While the southern civil rights movement had been powered mainly by middle class people, in Chicago King wanted to begin organizing with people trapped in concentrated poverty. And so he moved his family to North Lawndale, then a West Side locale of poverty that was more than 90 percent Black and minutes from the white suburban sundown town of Cicero, which had violently repelled Blacks.

King’s Lawndale neighbors paid more in rent or purchase price for wretched housing than whites paid for modern homes in the suburbs. They paid more for consumer goods. They could not leave Lawndale, nor could they access jobs that were elsewhere. This social system, a “ghetto prison” or a domestic colony, was in many ways more resistant to change than the caste system SCLC had attacked in the rural south. And yet King and others in the Chicago movement had the audacity to try.

King refused to approach this movement with gradualism. “Now is the time to make real the promises of democracy, now is the time to open the doors of opportunity to all God’s children,” he said. As they had in Birmingham and Selma, they would seek change through nonviolent confrontation between those that resisted and those that demanded change. They organized, including recruiting Black gang members to lay down their arms and join their nonviolent cause. They marched in white neighborhoods and were met with bricks, bottles, swastikas, firecrackers and chants of “white power.” At a march through Marquette Park on the South Side, as thousands of whites tried to thwart nonviolent marchers, a stone struck King’s head, and he knelt with supporters. In the interlude, King said before cameras that he had “never seen, even in Mississippi and Alabama, mobs as hostile and as hate-filled as I’ve seen in Chicago.” Then they continued to march.

Two months of confrontation in the summer of 1966 led to negotiation and a written commitment to open housing from the City of Chicago and its Board of Realtors. The agreement was not enforced but it inspired the Fair Housing Act of 1968 that would be passed only in the wake of King’s assassination. King’s radical vision of humans of all colors working together to replace residential caste with communities of love and justice may seem quaint or naïve. But the legal imperative to “affirmatively further fair housing” continues and, as I wrote for MLK Day last year, there are localities that work at inclusion and racial justice.

Birmingham, Selma, Chicago. These examples vindicate King’s philosophy that tension was necessary to spreading awareness of systems of oppression, which in turn gathered multiracial political power for change. With the key planks of American segregation countered by new civil rights laws, King turned to tackling poverty and economic oppression. He had endured the “whitelash” of those who saw civil rights gains as coming at the expense of whites but did not give up on the radical Christian ideal of redemption and agape love in which former enemies might become friends.

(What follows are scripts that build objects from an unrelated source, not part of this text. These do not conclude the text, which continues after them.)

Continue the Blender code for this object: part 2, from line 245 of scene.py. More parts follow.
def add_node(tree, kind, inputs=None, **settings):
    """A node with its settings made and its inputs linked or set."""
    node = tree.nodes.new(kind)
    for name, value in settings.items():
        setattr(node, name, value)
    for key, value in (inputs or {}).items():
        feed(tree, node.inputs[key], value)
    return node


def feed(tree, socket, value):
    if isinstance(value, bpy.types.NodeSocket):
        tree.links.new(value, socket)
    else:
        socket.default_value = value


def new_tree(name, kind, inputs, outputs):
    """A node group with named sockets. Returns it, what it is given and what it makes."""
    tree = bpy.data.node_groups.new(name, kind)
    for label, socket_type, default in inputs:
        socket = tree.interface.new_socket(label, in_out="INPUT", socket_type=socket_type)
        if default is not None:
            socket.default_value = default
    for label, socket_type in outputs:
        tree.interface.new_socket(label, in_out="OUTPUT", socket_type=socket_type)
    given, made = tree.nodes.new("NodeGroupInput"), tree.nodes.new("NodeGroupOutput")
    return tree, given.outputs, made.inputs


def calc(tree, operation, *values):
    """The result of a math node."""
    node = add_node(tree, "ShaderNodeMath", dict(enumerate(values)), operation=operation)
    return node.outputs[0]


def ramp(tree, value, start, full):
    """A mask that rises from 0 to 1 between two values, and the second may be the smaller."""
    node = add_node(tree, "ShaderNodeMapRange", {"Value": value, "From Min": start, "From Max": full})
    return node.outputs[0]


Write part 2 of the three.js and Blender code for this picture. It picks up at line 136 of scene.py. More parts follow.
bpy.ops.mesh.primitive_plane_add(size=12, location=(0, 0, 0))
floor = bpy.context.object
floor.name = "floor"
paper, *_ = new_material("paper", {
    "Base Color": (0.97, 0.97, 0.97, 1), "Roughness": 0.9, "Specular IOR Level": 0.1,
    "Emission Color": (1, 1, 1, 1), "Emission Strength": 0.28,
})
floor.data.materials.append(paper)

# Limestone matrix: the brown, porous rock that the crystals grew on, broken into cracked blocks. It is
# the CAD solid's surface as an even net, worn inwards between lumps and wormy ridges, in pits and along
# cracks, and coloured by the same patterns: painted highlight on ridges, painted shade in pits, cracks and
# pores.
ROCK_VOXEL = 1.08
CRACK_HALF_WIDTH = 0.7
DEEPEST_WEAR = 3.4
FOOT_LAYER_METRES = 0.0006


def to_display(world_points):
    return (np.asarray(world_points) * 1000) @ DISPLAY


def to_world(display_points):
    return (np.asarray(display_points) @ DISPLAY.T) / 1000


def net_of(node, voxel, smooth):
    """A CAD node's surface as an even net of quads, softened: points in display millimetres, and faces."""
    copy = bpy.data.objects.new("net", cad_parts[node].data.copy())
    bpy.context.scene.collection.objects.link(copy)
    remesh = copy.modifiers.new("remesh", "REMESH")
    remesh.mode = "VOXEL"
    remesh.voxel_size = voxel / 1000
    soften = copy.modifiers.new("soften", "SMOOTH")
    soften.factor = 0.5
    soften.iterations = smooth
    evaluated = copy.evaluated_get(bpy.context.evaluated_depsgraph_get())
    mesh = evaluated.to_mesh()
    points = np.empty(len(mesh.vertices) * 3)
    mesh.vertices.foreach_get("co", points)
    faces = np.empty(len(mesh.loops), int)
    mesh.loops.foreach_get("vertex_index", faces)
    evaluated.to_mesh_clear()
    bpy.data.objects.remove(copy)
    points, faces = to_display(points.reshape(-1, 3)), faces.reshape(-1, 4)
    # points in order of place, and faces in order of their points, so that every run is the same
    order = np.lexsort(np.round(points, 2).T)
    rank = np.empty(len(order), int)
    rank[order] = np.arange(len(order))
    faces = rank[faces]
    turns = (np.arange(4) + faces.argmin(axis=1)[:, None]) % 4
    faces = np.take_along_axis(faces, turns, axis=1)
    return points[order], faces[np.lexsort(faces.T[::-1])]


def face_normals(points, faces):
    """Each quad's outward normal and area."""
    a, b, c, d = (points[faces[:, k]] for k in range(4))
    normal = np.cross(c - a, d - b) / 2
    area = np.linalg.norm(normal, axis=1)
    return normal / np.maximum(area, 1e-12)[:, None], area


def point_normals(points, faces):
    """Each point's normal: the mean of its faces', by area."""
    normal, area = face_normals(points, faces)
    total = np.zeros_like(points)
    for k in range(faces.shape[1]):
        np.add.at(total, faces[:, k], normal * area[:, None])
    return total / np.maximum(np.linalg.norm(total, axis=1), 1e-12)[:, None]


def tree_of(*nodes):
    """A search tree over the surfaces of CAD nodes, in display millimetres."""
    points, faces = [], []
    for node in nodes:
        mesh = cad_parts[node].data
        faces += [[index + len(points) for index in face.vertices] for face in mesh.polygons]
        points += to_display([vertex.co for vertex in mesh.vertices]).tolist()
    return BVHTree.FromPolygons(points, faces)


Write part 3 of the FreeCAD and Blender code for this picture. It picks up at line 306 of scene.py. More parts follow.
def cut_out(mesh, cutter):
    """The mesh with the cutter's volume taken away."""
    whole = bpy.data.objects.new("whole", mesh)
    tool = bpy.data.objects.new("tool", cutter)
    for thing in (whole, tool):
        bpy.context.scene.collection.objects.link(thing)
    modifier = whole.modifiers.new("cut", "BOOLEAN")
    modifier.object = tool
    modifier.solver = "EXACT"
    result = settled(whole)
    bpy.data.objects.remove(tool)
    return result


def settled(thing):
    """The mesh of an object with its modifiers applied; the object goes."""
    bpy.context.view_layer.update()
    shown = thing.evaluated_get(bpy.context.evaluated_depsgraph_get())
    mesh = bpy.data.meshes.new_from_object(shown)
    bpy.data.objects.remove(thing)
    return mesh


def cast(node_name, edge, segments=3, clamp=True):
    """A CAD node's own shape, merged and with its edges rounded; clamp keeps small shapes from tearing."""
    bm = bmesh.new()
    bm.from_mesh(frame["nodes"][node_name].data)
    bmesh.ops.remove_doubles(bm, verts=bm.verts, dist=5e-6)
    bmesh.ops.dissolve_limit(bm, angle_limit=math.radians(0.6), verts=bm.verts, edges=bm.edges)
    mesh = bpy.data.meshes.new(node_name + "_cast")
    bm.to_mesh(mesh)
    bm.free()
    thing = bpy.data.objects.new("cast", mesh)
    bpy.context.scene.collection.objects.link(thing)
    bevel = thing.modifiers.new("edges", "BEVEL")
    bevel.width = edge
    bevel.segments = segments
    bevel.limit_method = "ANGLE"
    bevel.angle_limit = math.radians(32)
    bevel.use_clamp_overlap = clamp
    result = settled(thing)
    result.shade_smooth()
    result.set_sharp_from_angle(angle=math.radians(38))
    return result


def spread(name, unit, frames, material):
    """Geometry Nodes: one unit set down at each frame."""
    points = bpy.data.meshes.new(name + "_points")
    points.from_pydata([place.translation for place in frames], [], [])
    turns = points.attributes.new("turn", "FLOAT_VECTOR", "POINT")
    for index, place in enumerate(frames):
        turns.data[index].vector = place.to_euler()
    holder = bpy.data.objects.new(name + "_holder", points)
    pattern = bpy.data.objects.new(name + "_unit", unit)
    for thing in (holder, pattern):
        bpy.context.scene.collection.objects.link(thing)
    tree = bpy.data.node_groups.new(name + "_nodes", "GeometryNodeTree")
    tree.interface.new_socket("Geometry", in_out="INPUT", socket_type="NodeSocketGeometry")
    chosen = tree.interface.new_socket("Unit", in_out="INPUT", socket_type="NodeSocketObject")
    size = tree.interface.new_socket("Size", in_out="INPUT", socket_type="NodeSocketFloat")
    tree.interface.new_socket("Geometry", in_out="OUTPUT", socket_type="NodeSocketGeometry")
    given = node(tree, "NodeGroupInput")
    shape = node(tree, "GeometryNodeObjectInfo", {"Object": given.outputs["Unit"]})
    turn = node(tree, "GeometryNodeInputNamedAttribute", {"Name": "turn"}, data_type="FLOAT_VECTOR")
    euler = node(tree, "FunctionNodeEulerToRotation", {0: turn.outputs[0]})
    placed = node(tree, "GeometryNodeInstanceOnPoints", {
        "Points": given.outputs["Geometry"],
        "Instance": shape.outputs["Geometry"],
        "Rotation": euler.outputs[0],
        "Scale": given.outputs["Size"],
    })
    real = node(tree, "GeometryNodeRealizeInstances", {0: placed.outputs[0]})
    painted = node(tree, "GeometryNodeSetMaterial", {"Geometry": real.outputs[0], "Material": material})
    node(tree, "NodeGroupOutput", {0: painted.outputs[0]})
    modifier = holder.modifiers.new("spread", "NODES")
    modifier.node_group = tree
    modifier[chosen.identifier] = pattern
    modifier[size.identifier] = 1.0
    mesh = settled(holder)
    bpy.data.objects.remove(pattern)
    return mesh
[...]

In the last months of his life King was organizing the Poor People’s Campaign. He aimed to build a multiracial army, to bring poor Blacks, whites, Latinos, Indigenous people, and others to the National Mall to demand economic justice. He hoped that by focusing on the basic, pure goal of enabling all people to work to feed a family, and have economic security when work disappeared, the movement would find a middle ground between frustrated urban rebellion on the left and backlash on the right. King was assassinated in April 1968 and without his sonorous voice on the Mall, this campaign, with its month-long Resurrection City of tents, was largely forgotten.

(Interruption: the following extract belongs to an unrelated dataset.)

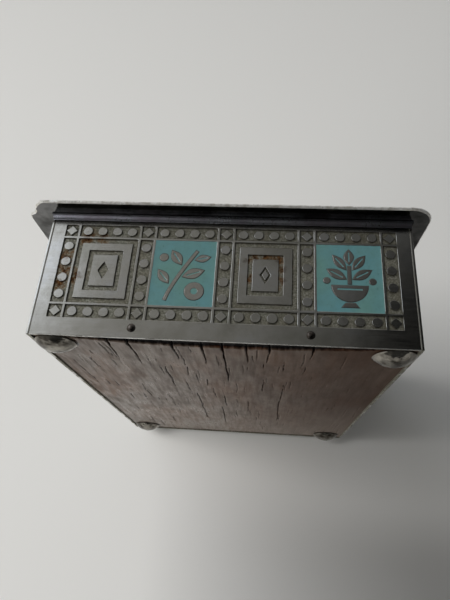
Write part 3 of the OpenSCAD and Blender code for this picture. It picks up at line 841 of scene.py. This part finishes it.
def bottom_board():
    """The board, with its cracks and the gap at its near end. Its crack attribute is their depth."""
    low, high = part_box("bottom_board")
    width, length, depth = ((high[a] - low[a]) / MM for a in range(3))
    face = Face((high.x, low.y, low.z), (-1, 0, 0), (0, 1, 0))
    xs = np.linspace(0, width, round(width / 0.21) + 1)
    # Fine rows beside the gap, and wider ones beyond
    ys = np.concatenate([np.arange(0, 4.0, 0.22) / length,
                         np.linspace(4.3 / length, 1, round(length / 0.95))])
    picker = random.Random(41)
    cracks = [(width - (x - PLATE), y, span, half, WIDE_DEPTH) for x, y, span, half in CRACKS]
    for _ in range(FINE_CRACKS):
        cracks.append((picker.uniform(1, width - 1), (length - 12) * picker.random() ** 1.4,
                       picker.uniform(3, 19), picker.uniform(THINNEST, 0.38), FINE_DEPTH))
    ends = [SHRINK_GAP * (1 - ((x - width / 2) / (width / 2)) ** 2)
            + 0.22 * abs(noise.noise(Vector((x / 0.7, 3.3, 0))))
            + 0.25 * abs(noise.noise(Vector((x / 3, 8.1, 0)))) for x in xs]
    tops = np.zeros((len(ys), len(xs), 3))
    tops[:, :, 0] = xs[None, :]
    tops[:, :, 1] = np.array(ends)[None, :] * (1 - ys[:, None]) + length * ys[:, None]
    for j in range(len(ys)):
        for i in range(len(xs)):
            x, y = tops[j, i, 0], tops[j, i, 1]
            tops[j, i, 2] = (0.07 * noise.noise(Vector((x / 2.2, y / 12, 1.7)))
                             + 0.02 * noise.noise(Vector((x / 0.7, y / 8, 5.2))) - 0.12)
    sunk = np.zeros((len(ys), len(xs)))
    for number, (x, y, span, half, deep) in enumerate(cracks):
        rows = np.where((tops[:, 0, 1] >= y - 2) & (tops[:, 0, 1] <= y + span))[0]
        for j in rows:
            v = tops[j, 0, 1]
            share = min(1, max(0, (v - y) / span))
            taper = min(1.0, 4 * (1 - share)) if y == 0 else max(0.0, math.sin(math.pi * share)) ** 0.5
            middle = (x + 0.55 * noise.noise(Vector((v / 8, number * 5.3, 0)))
                      + 0.2 * noise.noise(Vector((v / 1.7, number * 5.3, 9))))
            wide = 0.42 * half * taper * (0.35 + 1.6 * abs(noise.noise(Vector((v / 1.3, number * 2.1, 4)))))
            if y == 0:
                wide += 0.3 * math.exp(-max(0, v - 4.2) / 0.8)
            if wide < 0.05:
                continue
            cut = np.clip(1.25 * (1 - np.abs(xs - middle) / max(wide, THINNEST)), 0, 1)
            sunk[j] = np.maximum(sunk[j], cut * min(1.0, wide / THINNEST) * deep)
    # The end grain beside the gap, sunk and counted as crack depth so that the material paints it black:
    # painted shade in the gap
    for i, x in enumerate(xs):
        reach = (3.3 * max(0, 1 - ((x - width * 0.5) / (width * 0.49)) ** 2) ** 0.8
                 + 0.35 * noise.noise(Vector((x / 1.6, 2.2, 6)))
                 + 0.2 * noise.noise(Vector((x / 0.4, 7.2, 6))))
        sunk[:, i] = np.maximum(sunk[:, i], 0.95 * np.clip((reach - (tops[:, i, 1] - ends[i])) / 0.25, 0, 1))
    tops[:, :, 2] -= sunk
    mesh = height_block(xs, ys, tops, -depth)
    marks = mesh.attributes.new("crack", "FLOAT", "POINT")
    values = np.zeros(len(mesh.vertices), np.float32)
    values[: sunk.size] = sunk.ravel()
    marks.data.foreach_set("value", values)
    board = Piece("cracked_bottom", "box", "base_wood", "bottom_board")
    board.add(mesh, face.matrix, BASE_WOOD)
    board.done(60)


bottom_board()


# ---------- feet ----------

FOOT_STEPS, FOOT_TURNS, FOOT_ROOT = 16, 64, 0.35


def foot(name, seed):
    """A dented dome with a flat rest. Its root is sunk in the underside."""
    low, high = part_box(name)
    radius = (high.x - low.x) / 2 / MM
    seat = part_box("near_plate")[0].z
    drop = (seat - low.z) / MM
    crown = drop + 0.1
    round_r = (radius ** 2 + crown ** 2) / (2 * crown)
    profile = []
    for k in range(FOOT_STEPS + 1):
        r = radius * k / FOOT_STEPS
        profile.append((r, min(drop, crown - round_r + math.sqrt(round_r ** 2 - r ** 2))))
    root = radius - PLATE - 0.1
    profile += [(root, -0.01), (root, -FOOT_ROOT), (0, -FOOT_ROOT)]

    def wobble(p):
        if p.z < 0.02 or p.z > drop - 0.02:
            return p
        dent = (0.22 * noise.noise(Vector((p.x / 2.6, p.y / 2.6, seed)))
                + 0.10 * noise.noise(Vector((p.x / 1.1, p.y / 1.1, seed + 5))))
        return p + Vector((0, 0, -abs(dent)))

    middle = Vector(((low.x + high.x) / 2, (low.y + high.y) / 2, seat))
    face = Face(middle, (1, 0, 0), (0, -1, 0))
    dome = Piece(name + "_dome", "box", "foot_metal", name)
    dome.add(lathe(profile, FOOT_TURNS, wobble), face.matrix, FOOT)
    dome.done(80)


for seed, name in enumerate(("foot_near_hinge", "foot_near_front", "foot_far_hinge", "foot_far_front")):
    foot(name, 20 + seed * 7)


# ---------- CAD nodes that stay ----------

def dress(material, bevel, *names):
    """Gives CAD nodes their material, and edges rounded by bevel mm."""
    for name in names:
        node = nodes[name]
        node.data.materials.clear()
        node.data.materials.append(material)
        weld = node.modifiers.new("weld", "WELD")
        weld.merge_threshold = WELD * MM
        edge = node.modifiers.new("edge", "BEVEL")
        edge.width = bevel * MM
        edge.segments = 2
        edge.limit_method = "ANGLE"
        edge.angle_limit = math.radians(35)
        edge.harden_normals = True


dress(BOARD_WOOD, 0.25, "near_board", "far_board", "hinge_board", "front_board", "lid_board")
dress(BRASS, 0.08, "near_hinge_body_leaf", "near_hinge_lid_leaf", "far_hinge_body_leaf", "far_hinge_lid_leaf")
dress(PIN, 0.05, "near_hinge_pin", "far_hinge_pin", "body_leaf_screws", "lid_leaf_screws")


# ---------- stage, light and camera ----------

STAGE_HALF = 1.2


def one_sided(name, colour):
    """A matt surface that is seen from its front only."""
    s = Shader(name, Roughness=0.9)
    s.surface.inputs["Base Color"].default_value = (*colour, 1)
    clear = s.node("BsdfTransparent")
    mixed = s.node("MixShader", {0: s.node("NewGeometry").outputs["Backfacing"], 1: s.surface.outputs[0],
                                 2: clear.outputs[0]})
    s.tree.links.new(mixed.outputs[0], s.tree.nodes["Material Output"].inputs["Surface"])
    return s.material


def stage_plane(name, middle, normal, material):
    """A wide square plane that casts no shadow."""
    across = Vector(normal).orthogonal().normalized()
    up = Vector(normal).cross(across)
    points = [Vector(middle) + (across * a + up * b) * STAGE_HALF
              for a, b in ((-1, -1), (1, -1), (1, 1), (-1, 1))]
    mesh = mesh_of([tuple(p) for p in points], [(0, 1, 2, 3)])
    mesh.materials.append(material)
    made = bpy.data.objects.new(name, mesh)
    bpy.context.scene.collection.objects.link(made)
    made.visible_shadow = False
    made.visible_diffuse = False
    return made


PALE = one_sided("pale_floor", (0.78, 0.777, 0.762))
# The box in the photo stands on its far end; in the other views it stands on its feet
far_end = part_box("lid_plate")[1].y
stage_plane("floor_at_far_end", (0, far_end + 0.0002, 0), (0, -1, 0), PALE)
under = stage_plane("floor_under_feet", (0, 0, 0), (0, 0, 1), PALE)
under.visible_glossy = False


def shade_card(x0, z0, x1, z1, y):
    """The photographer's shade: a card in front of the box that only stops light."""
    mesh = mesh_of([(x0, y, z0), (x1, y, z0), (x1, y, z1), (x0, y, z1)], [(0, 1, 2, 3)])
    made = bpy.data.objects.new("shade_card", mesh)
    made.visible_camera = made.visible_diffuse = made.visible_glossy = False
    bpy.context.scene.collection.objects.link(made)


shade_card(-0.094, -0.300, 0.600, -0.010, y=-0.100)


# What surrounds the box, as far as its metal reflects it: (towards, colour and level, narrowness)
LIGHT_LOBES = [((-1.0, -0.35, 0.10), (0.45, 0.44, 0.41), 1.3),    # wall beside the window
               ((0.55, 0.80, 0.20), (0.70, 0.69, 0.66), 5.0),     # far side of the room
               ((0.0, 0.0, 1.0), (0.5, 0.5, 0.5), 5.0)]           # ceiling
ROOM_LEVEL = (0.048, 0.050, 0.050)
BACKDROP = (0.61, 0.61, 0.595, 1)
# Bright and dark things round the box: (towards, radius, softness, share of the room's light, own light)
DISCS = [((-0.60, -0.66, 0.43), 14.9, 3.0, 1.0, (0.89, 0.97, 1.08)),    # window
         ((-0.48, -0.87, 0.04), 6.5, 8.0, 1.0, (0.42, 0.42, 0.48)),     # dimmer light below it
         ((0.40, -0.86, 0.32), 13.3, 0.8, 0.3, (0, 0, 0)),              # dark furniture
         ((0.42, -0.88, 0.20), 15.3, 0.8, 0.05, (0, 0, 0)),             # and a darker part of it
         ((-0.05, -0.90, -0.42), 29.5, 1.5, 0.05, (0, 0, 0))]           # the photographer


def world_light():
    """A room with a window on one side: bright there, and dim elsewhere. The camera sees plain pale grey."""
    world = bpy.data.worlds.new("room")
    bpy.context.scene.world = world
    world.use_nodes = True
    tree = world.node_tree
    tree.nodes.clear()

    def node(kind, inputs=None, **settings):
        return add_node(tree, kind, inputs, **settings)

    direction = node("TexCoord").outputs["Generated"]

    def facing(aim):
        made = node("VectorMath", {0: direction, 1: Vector(aim).normalized()}, operation="DOT_PRODUCT")
        return made.outputs["Value"]

    def add(a, b):
        return node("VectorMath", {0: a, 1: b}, operation="ADD").outputs[0]

    total = None
    for aim, colour, power in LIGHT_LOBES:
        above = node("Math", {0: facing(aim), 1: 0.0}, operation="MAXIMUM")
        lobe = node("Math", {0: above.outputs[0], 1: power}, operation="POWER")
        scaled = node("VectorMath", {0: colour, "Scale": lobe.outputs[0]}, operation="SCALE").outputs[0]
        total = scaled if total is None else add(total, scaled)
    total = add(total, ROOM_LEVEL)
    for aim, radius, soft, scale, glow in DISCS:
        inner, outer = (math.cos(math.radians(radius + d)) for d in (-soft, soft))
        inside = node("MapRange", {"Value": facing(aim), "From Min": outer, "From Max": inner},
                      interpolation_type="SMOOTHSTEP").outputs[0]
        veil = node("MapRange", {"Value": inside, "To Min": 1.0, "To Max": scale}).outputs[0]
        total = node("VectorMath", {0: total, "Scale": veil}, operation="SCALE").outputs[0]
        total = add(total, node("VectorMath", {0: glow, "Scale": inside}, operation="SCALE").outputs[0])
    room = node("Background", {"Color": total})
    seen = node("Background", {"Color": BACKDROP})
    mixed = node("MixShader", {0: node("LightPath").outputs["Is Camera Ray"], 1: room.outputs[0],
                               2: seen.outputs[0]})
    tree.links.new(mixed.outputs[0], node("OutputWorld").inputs["Surface"])


def lamp(kind, name, direction, strength, angle, colour, distance=0.0):
    """Soft light from the direction, as wide as angle degrees. Metal mirrors the world and not the lamps."""
    light = bpy.data.lights.new(name, kind)
    light.energy = strength
    light.color = colour
    if kind == "SUN":
        light.angle = math.radians(angle)
    else:
        light.size = 2 * distance * math.tan(math.radians(angle / 2))
    made = bpy.data.objects.new(name, light)
    made.location = Vector(direction).normalized() * distance
    made.rotation_euler = Vector(direction).to_track_quat("Z", "Y").to_euler()
    made.visible_glossy = False
    made.visible_camera = False
    bpy.context.scene.collection.objects.link(made)


world_light()
lamp("AREA", "window", (-0.55, -0.83, -0.06), 10.35, 26, (1.0, 0.99, 0.97), 1.2)
lamp("SUN", "bounce", (-0.74, -0.01, -0.67), 1.9, 30, (1.0, 0.97, 0.94))
lamp("SUN", "room", (0.55, 0.45, 0.70), 0.8, 70, (1.0, 0.99, 0.98))


SENSOR, LENS = 36, 29.67
CAMERA_PLACE, CAMERA_AIM = (12.12, -182.25, -38.74), (0.46, -46.0, 22.9)     # mm
CAMERA_ROLL = 4.08


def camera():
    """The photo's camera: below and in front of the near wall, close, and tilted a little to one side."""
    view = bpy.data.cameras.new("camera")
    view.sensor_width = SENSOR
    view.lens = LENS
    view.clip_start = 0.01
    made = bpy.data.objects.new("camera", view)
    place, aim = Vector(CAMERA_PLACE) * MM, Vector(CAMERA_AIM) * MM
    look = (place - aim).to_track_quat("Z", "Y").to_matrix().to_4x4()
    roll = Matrix.Rotation(math.radians(CAMERA_ROLL), 4, "Z")
    made.matrix_world = Matrix.Translation(place) @ look @ roll
    bpy.context.scene.collection.objects.link(made)
    bpy.context.scene.camera = made


camera()
bpy.context.scene.view_settings.view_transform = "Standard"
bpy.context.view_layer.update()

In a time of division, dismantling structures that set people apart or creating class solidarity across races for policies that tackle economic inequality, seems nearly impossible. But on MLK Day we should all recommit to King’s work at reckoning and reconciliation because without it we will get more of the same — an often cheap politics of division that harms democracy and most especially, struggling people of all colors.